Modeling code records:
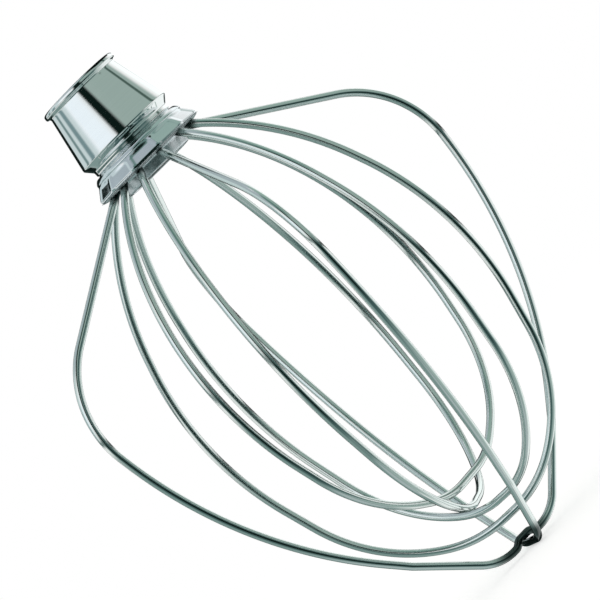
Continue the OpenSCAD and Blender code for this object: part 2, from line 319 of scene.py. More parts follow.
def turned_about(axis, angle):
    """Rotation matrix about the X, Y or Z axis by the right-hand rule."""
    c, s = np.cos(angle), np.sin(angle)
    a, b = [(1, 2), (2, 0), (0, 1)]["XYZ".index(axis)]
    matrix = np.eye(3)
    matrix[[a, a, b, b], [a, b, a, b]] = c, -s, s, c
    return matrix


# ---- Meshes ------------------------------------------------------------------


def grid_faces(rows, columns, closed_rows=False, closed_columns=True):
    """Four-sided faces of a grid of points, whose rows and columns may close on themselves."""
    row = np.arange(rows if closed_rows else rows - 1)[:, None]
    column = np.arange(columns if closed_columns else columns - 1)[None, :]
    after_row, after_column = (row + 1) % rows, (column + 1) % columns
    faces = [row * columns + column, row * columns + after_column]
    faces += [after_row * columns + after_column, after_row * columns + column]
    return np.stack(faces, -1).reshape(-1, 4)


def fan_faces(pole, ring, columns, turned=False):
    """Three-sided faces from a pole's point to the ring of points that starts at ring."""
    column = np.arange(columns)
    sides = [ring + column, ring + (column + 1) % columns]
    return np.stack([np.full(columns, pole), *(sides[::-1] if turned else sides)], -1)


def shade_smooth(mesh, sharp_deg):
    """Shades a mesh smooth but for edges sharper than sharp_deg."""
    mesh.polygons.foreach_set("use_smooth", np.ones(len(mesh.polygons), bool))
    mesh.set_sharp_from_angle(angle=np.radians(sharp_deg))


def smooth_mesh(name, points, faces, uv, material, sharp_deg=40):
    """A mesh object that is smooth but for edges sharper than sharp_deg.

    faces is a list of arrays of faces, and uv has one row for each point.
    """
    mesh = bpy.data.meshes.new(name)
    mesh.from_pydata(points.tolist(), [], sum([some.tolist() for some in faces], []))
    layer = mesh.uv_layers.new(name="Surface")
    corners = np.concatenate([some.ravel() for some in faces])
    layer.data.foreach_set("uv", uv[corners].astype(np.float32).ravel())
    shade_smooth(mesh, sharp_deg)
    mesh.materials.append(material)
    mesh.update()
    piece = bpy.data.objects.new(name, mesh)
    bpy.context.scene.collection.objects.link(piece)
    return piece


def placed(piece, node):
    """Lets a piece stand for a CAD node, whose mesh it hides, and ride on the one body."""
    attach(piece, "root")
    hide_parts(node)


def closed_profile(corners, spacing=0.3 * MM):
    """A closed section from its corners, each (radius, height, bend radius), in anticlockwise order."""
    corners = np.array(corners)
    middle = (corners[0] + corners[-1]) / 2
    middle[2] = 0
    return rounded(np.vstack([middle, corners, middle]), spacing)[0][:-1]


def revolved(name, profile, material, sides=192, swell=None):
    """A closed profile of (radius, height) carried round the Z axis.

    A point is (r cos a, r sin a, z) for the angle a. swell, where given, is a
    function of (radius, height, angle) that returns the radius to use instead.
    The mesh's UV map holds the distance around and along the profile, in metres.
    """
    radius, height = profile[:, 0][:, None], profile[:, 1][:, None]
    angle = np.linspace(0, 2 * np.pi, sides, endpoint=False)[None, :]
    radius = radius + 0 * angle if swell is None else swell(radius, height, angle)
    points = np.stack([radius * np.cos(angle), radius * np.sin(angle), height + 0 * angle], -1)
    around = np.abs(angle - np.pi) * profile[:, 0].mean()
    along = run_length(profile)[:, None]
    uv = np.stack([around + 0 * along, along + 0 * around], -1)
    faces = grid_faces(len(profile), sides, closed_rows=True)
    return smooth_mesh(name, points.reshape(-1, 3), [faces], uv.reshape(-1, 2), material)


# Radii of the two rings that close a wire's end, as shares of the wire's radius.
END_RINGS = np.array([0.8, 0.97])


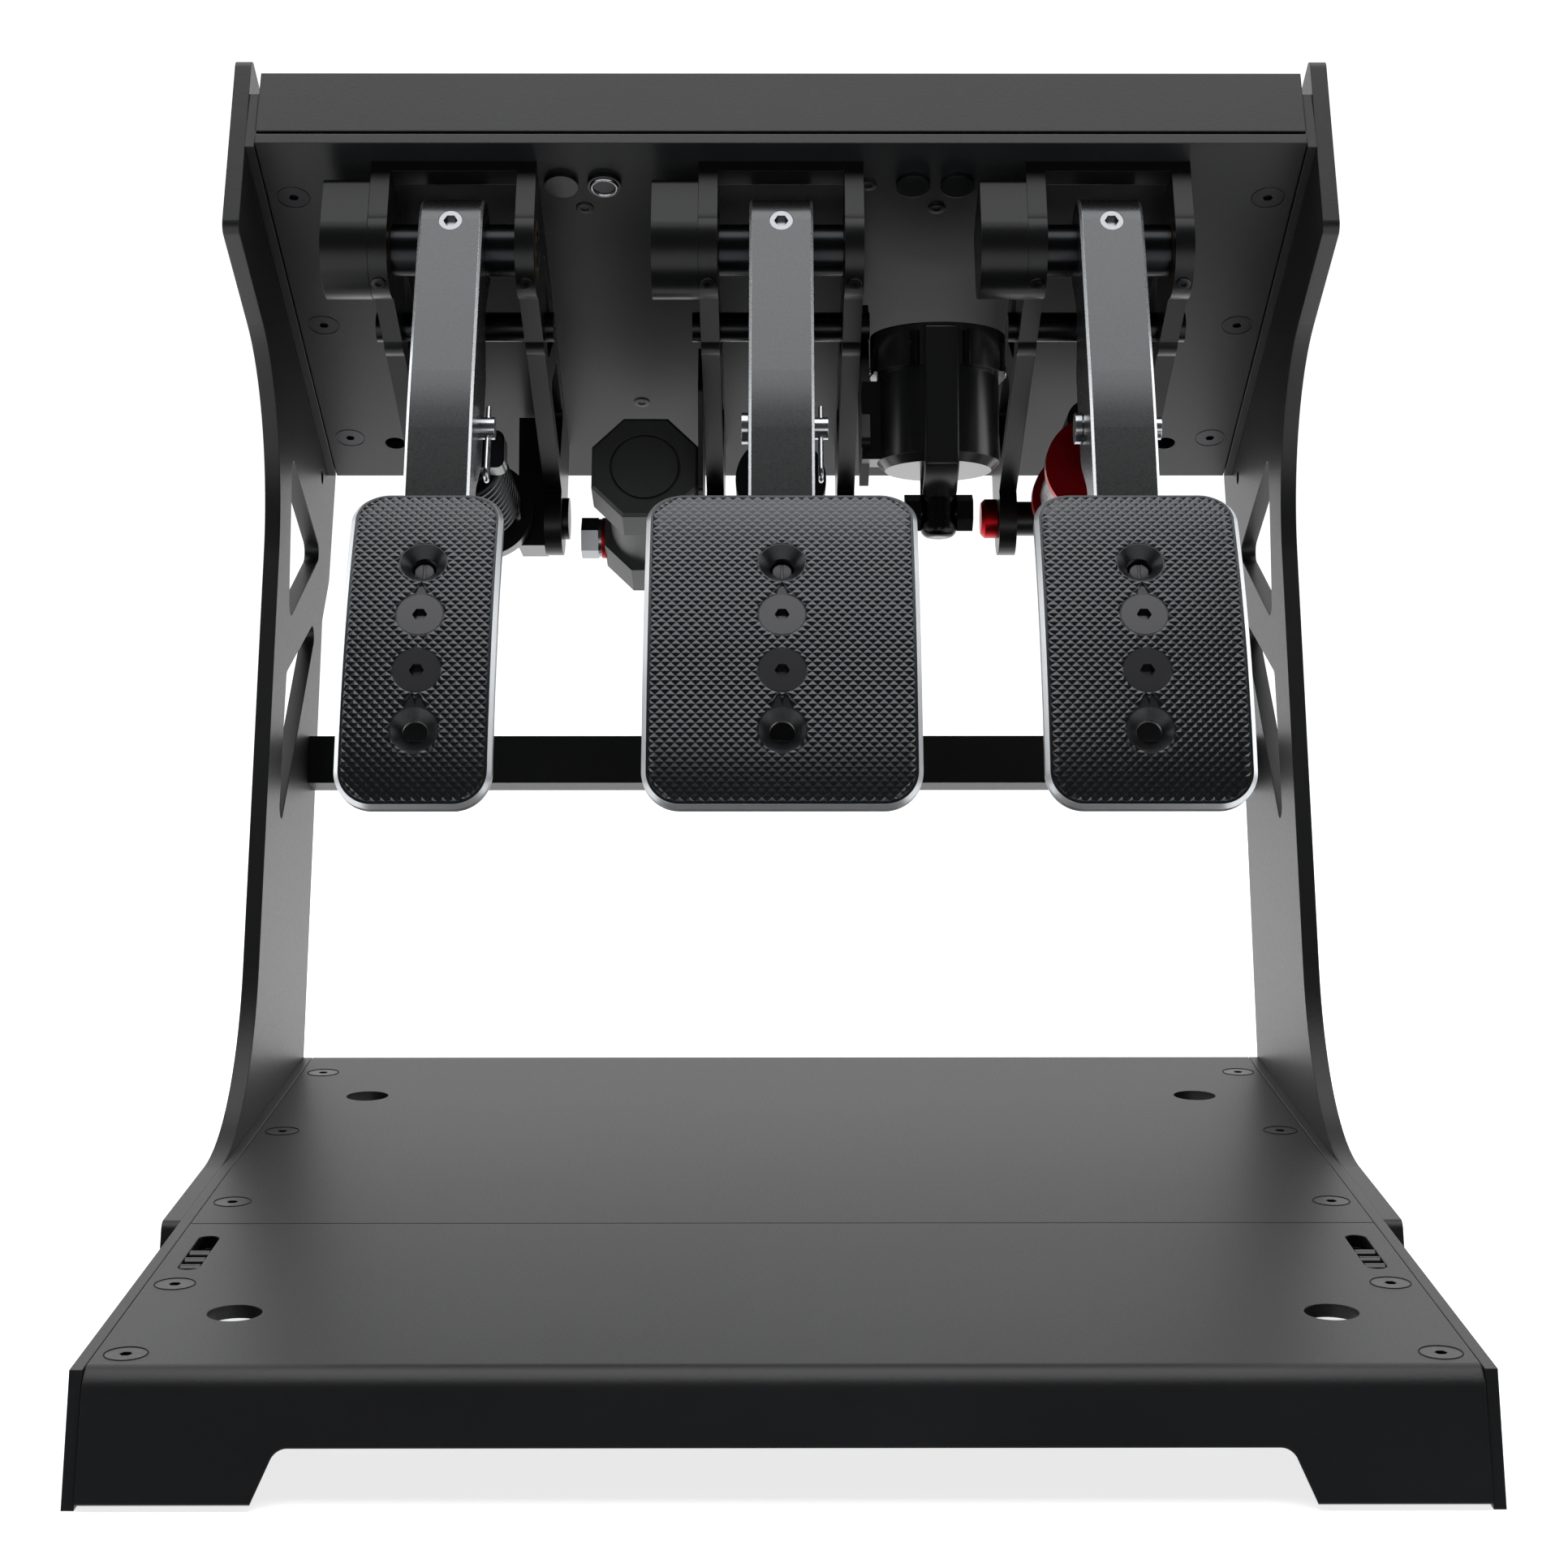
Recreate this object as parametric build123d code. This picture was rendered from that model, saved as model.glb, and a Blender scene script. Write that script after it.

# [SET PROBLEM]
Restate, word for word and with nothing added, the lines from the first line of the listing through the one where "return np.stack([np.full(columns, pole), *(sides[::-1]" stands.

# [COMPLETED TASK]
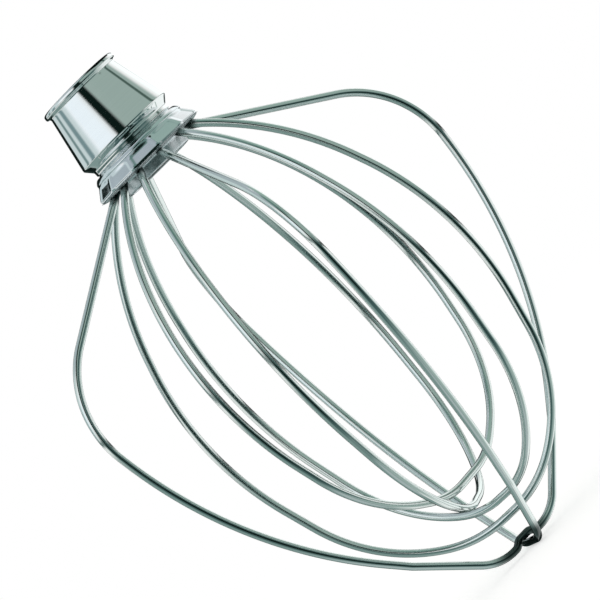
Continue the OpenSCAD and Blender code for this object: part 2, from line 319 of scene.py. More parts follow.
def turned_about(axis, angle):
    """Rotation matrix about the X, Y or Z axis by the right-hand rule."""
    c, s = np.cos(angle), np.sin(angle)
    a, b = [(1, 2), (2, 0), (0, 1)]["XYZ".index(axis)]
    matrix = np.eye(3)
    matrix[[a, a, b, b], [a, b, a, b]] = c, -s, s, c
    return matrix


# ---- Meshes ------------------------------------------------------------------


def grid_faces(rows, columns, closed_rows=False, closed_columns=True):
    """Four-sided faces of a grid of points, whose rows and columns may close on themselves."""
    row = np.arange(rows if closed_rows else rows - 1)[:, None]
    column = np.arange(columns if closed_columns else columns - 1)[None, :]
    after_row, after_column = (row + 1) % rows, (column + 1) % columns
    faces = [row * columns + column, row * columns + after_column]
    faces += [after_row * columns + after_column, after_row * columns + column]
    return np.stack(faces, -1).reshape(-1, 4)


def fan_faces(pole, ring, columns, turned=False):
    """Three-sided faces from a pole's point to the ring of points that starts at ring."""
    column = np.arange(columns)
    sides = [ring + column, ring + (column + 1) % columns]
    return np.stack([np.full(columns, pole), *(sides[::-1] if turned else sides)], -1)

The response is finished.